Dataset excerpt:
◇ ◇ ◇ ◇ ◇

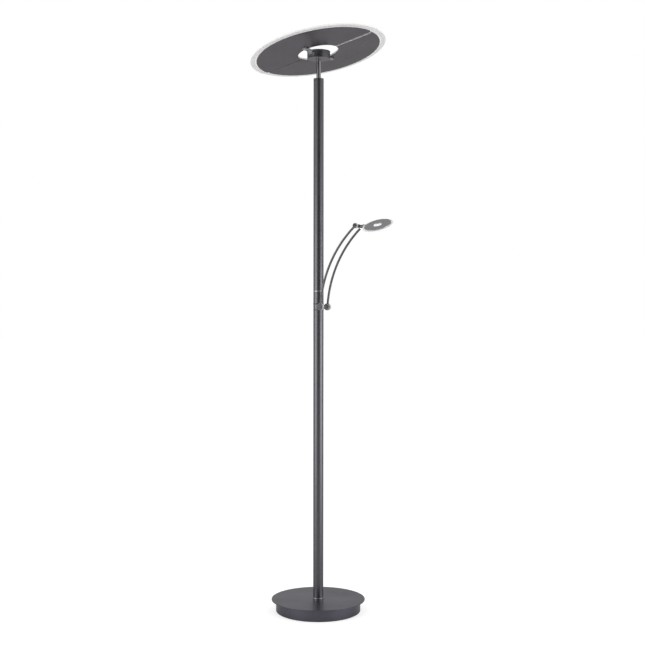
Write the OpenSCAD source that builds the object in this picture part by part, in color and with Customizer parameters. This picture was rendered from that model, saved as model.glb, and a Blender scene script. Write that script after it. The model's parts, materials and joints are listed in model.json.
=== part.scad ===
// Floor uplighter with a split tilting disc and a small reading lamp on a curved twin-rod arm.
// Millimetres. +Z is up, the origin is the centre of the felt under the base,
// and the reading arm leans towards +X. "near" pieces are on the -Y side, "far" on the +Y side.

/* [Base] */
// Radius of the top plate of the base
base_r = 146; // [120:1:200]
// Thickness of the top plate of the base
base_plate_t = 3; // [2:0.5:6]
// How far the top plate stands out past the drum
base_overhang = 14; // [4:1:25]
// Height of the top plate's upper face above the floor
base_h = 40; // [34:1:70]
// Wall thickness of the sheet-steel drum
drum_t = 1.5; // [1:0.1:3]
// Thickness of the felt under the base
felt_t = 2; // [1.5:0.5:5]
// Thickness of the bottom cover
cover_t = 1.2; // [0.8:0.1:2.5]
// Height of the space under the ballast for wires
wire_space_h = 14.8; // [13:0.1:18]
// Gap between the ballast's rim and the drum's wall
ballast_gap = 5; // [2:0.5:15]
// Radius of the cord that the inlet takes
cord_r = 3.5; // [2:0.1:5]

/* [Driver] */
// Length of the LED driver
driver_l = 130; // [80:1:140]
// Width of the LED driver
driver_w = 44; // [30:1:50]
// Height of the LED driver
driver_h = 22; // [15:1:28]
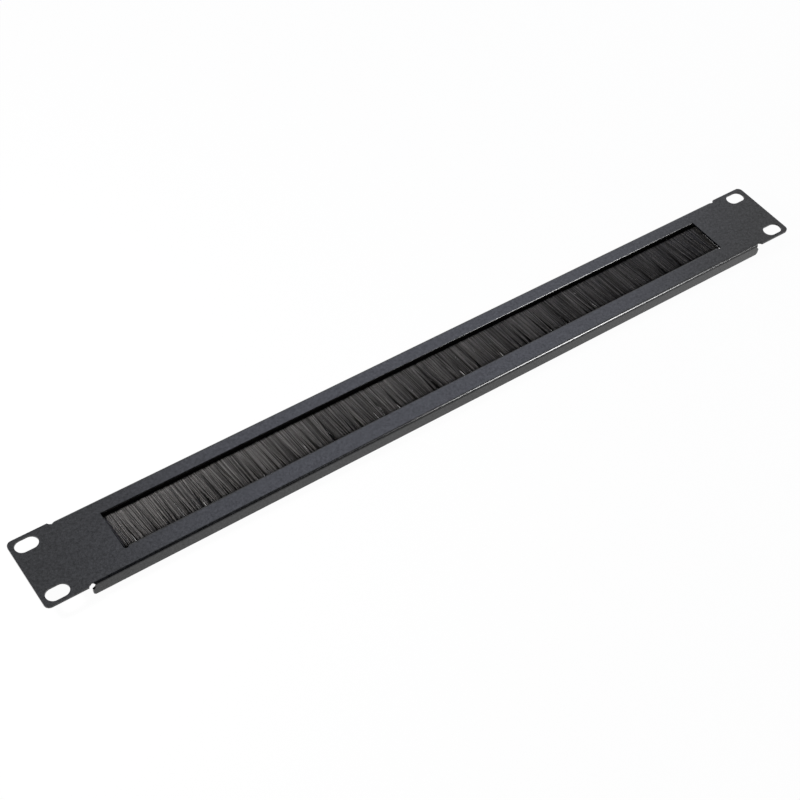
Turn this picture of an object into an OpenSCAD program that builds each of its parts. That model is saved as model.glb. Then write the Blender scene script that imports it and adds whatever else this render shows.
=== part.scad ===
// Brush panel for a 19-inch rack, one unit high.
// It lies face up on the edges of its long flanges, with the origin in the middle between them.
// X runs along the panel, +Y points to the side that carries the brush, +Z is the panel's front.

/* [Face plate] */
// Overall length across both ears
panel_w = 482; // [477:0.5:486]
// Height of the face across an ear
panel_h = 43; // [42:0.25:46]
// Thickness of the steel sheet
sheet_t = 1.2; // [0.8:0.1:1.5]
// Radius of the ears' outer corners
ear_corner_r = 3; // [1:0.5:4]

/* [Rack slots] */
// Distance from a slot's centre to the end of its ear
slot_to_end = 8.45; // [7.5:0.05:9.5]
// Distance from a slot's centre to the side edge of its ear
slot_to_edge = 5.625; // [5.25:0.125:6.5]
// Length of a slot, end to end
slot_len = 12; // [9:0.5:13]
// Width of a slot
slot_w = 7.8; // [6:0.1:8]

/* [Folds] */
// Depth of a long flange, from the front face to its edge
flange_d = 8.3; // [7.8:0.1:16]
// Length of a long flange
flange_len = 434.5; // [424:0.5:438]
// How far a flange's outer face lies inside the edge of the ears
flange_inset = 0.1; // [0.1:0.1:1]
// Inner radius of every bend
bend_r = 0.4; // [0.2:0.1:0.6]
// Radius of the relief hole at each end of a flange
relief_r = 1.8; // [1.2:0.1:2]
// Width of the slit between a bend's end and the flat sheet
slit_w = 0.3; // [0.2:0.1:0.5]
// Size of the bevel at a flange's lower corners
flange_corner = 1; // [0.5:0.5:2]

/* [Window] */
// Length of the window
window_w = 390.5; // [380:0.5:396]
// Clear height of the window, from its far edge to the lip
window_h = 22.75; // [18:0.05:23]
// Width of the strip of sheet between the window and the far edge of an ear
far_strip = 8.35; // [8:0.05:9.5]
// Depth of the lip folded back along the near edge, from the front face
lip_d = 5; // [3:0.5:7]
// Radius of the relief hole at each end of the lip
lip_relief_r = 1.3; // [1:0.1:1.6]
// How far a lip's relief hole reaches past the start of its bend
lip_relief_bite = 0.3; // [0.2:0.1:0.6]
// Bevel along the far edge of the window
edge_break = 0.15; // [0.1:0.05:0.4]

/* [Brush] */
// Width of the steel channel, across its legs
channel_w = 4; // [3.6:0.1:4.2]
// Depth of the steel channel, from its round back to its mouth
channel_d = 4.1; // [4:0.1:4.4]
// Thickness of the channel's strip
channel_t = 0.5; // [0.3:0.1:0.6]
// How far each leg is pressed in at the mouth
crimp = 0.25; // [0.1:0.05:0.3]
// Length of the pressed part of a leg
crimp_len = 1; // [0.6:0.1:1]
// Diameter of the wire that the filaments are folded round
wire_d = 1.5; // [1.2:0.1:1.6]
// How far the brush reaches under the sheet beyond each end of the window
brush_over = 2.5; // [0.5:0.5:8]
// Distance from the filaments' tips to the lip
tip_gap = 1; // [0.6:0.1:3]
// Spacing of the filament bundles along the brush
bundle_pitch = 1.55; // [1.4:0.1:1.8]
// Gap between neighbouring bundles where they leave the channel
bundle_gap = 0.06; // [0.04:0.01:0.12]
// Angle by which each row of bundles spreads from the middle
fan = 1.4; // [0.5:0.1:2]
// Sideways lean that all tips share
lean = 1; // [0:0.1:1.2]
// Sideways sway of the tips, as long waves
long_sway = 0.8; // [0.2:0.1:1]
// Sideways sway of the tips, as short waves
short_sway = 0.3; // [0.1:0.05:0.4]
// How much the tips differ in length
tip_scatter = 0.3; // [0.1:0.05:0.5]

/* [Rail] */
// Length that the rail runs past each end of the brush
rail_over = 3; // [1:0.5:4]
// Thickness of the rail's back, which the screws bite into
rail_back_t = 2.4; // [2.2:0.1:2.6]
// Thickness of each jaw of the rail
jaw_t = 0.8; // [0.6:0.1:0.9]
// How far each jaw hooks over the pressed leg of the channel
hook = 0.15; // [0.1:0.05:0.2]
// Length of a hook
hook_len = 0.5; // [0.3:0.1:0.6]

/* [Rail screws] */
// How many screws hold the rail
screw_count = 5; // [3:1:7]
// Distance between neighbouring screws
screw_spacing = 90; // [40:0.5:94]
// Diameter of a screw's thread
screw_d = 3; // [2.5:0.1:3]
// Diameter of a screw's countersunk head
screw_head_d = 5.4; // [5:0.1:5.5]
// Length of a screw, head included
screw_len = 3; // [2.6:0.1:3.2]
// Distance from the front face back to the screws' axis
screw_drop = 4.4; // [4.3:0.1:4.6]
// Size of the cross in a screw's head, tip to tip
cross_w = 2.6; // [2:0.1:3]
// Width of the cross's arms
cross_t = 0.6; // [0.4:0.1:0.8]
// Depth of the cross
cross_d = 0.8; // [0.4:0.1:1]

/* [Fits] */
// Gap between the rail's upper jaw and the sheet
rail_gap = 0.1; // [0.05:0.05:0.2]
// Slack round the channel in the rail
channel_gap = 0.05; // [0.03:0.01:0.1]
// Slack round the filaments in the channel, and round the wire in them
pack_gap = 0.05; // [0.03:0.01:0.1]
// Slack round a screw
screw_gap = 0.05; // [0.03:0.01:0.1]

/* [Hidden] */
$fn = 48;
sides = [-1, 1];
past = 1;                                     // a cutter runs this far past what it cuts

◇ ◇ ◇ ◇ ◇

--- WHAT YOU SHOULD DO ---
Print the lines above, unchanged, from the start of the records to the line with "the +Y side.", including that final line.

--- WRITTEN ANSWER ---
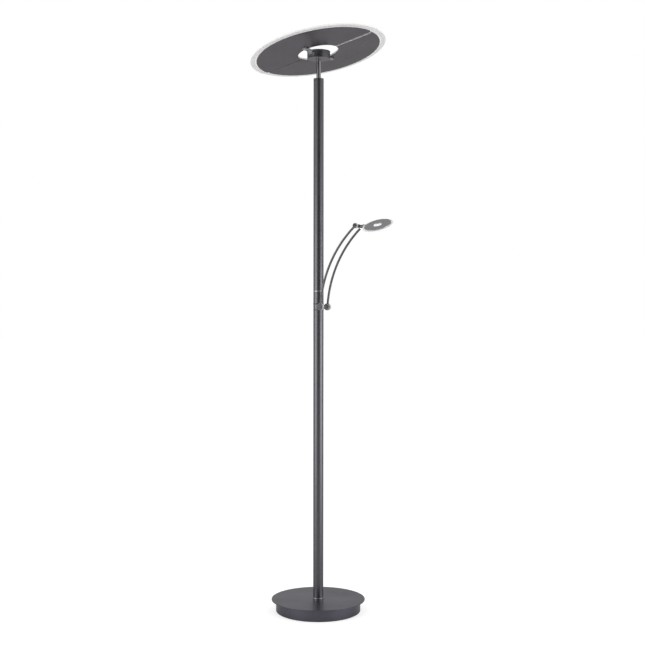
Write the OpenSCAD source that builds the object in this picture part by part, in color and with Customizer parameters. This picture was rendered from that model, saved as model.glb, and a Blender scene script. Write that script after it. The model's parts, materials and joints are listed in model.json.
=== part.scad ===
// Floor uplighter with a split tilting disc and a small reading lamp on a curved twin-rod arm.
// Millimetres. +Z is up, the origin is the centre of the felt under the base,
// and the reading arm leans towards +X. "near" pieces are on the -Y side, "far" on the +Y side.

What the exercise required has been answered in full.